Sargento’s Product Development and Manufacturing Work Together for New Natural Cheese

Working with manufacturing from the earliest stages of development meets consumer expectations, retailer needs, and the company’s own business goals.

Sargento's three new innovations, Sargento Natural American Cheese, Sargento Seasoned Shredded Cheese, and Sargento Shareables.
Sargento's three new innovations, Sargento Natural American Cheese, Sargento Seasoned Shredded Cheese, and Sargento Shareables.
Sargento

Innovation only creates value when it can be produced at scale, consistently, and cost-effectively. Product development teams may dream up the concepts, but those concepts never leave the lab without manufacturing know-how. Likewise, operations can only realize their full potential when they’re aligned with consumer needs and market direction. The interplay between these two functions is central to the long-term success of companies across the food industry.

Sargento Foods offers an example of how the balance is struck. Rod Hogan, Senior Vice President of Innovation, has spent nearly three decades with the company, helping to bring some of its most ambitious projects to life. “Innovation is core to what we do,” he says. “It goes back to our founder, Leonard A. Gentine, who was an innovator at his core. Sargento changed the way American consumers shop for, buy, and consume natural cheese. That spirit continues to drive our business today.”

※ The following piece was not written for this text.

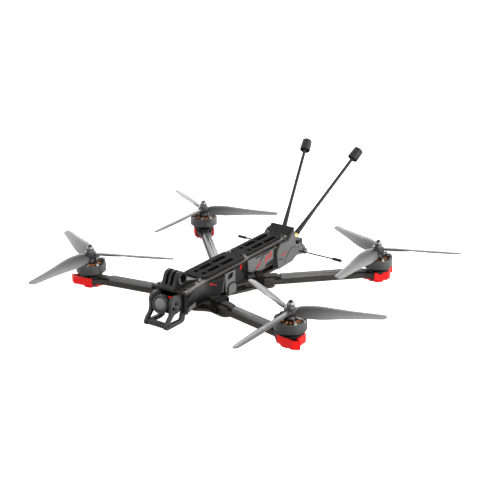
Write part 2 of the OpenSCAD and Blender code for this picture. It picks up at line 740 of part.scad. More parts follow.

Hogan describes innovation at Sargento as a meeting point between consumer expectations, retailer needs, and the company’s own business goals. Any new product must deliver across all three. That is why his team works in lockstep with manufacturing from the earliest stages of development. “It’s not just Rod sitting in an office and picking cool ideas,” he says. “We’ve got structured processes, rigorous approaches, and strong collaboration across R&D, business, and operations. We follow the process consistently, guided by our strategic plan.”

The launch of Sargento Natural American cheese slices illustrates the depth of this collaboration. The idea was simple: Create a natural cheese that delivers the melt, flavor, aroma, and texture that consumers are familiar with. In other words, a natural cheese that could melt and taste like processed cheese. But turning that vision into reality required a decade of persistence. “That is the longest project I’ve ever worked on in my professional career,” Hogan says. “We had project teams working for years, and at times we couldn’t get over the technological hurdles. We even stopped and told our R&D team, ‘You go develop the science, and when you have it, we’ll come back.’ Ultimately, it required rethinking many aspects of how natural cheese is made.”